Published:  25 February, 2016

The Portman Group has slammed a report from the Institute of Alcohol Studies linking alcohol sports sponsorship to underage drinking.

Noting that the IAS is primarily funded by an anti-alcohol charity with roots in the 19th-century temperance movement, Henry Ashworth, chief executive of the Portman Group, said: "The IAS consistently ignores the official statistics which show significant and sustained declines in underage drinking during the last decade.

"The IAS also fails to mention the real-world evidence that shows an alcohol sponsorship ban in France has had no effect on reducing under-age drinking.

"Alcohol sponsorship is strictly controlled in the UK to ensure children are protected and we have made good progress in tackling under-age drinking through education, enforcing strict ID schemes and by providing alternative activities for young people."

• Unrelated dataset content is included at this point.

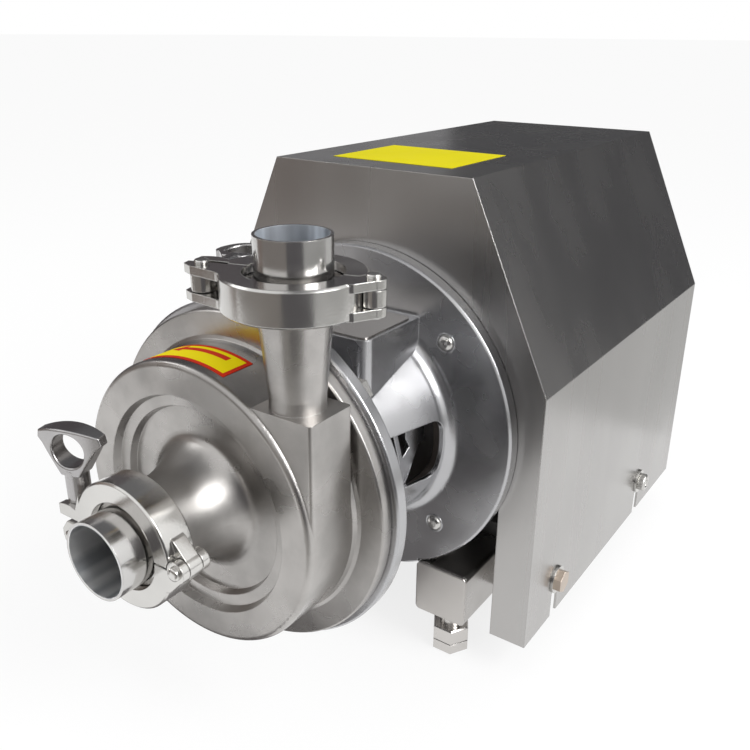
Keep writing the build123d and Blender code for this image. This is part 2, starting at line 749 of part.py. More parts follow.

The IAS report collated the results of seven studies into the relationship between risky drinking and sports sponsorship by alcohol brands.

All seven established a direct link, the report claimed.

Katherine Brown, director of the IAS, said: "There is strong evidence that exposure to alcohol marketing leads young people to drink at an earlier age and to drink more if they already do so.

"This is why the OECD and World Health Organisation have called on governments to investigate the introduction of alcohol advertising bans."

The principal source of funding for the IAS is the Alliance House Foundation, with which the organisation also shares offices.

Alliance House grew out of the UK Temperance Alliance, formed in 1853 to fight for the outright prohibition of alcohol.

The Portman Group was established in 1989 by the UK's leading alcohol producers to promote responsible drinking.

Levels of underage drinking among 11-to-15 year olds have fallen 36% over the last 12 years, according to data from the NHS.

A French ban on alcohol marketing and sponsorship, introduced in 1991, has been wholly ineffective, with a range of reports on under-age and young drinkers all revealing upward trends.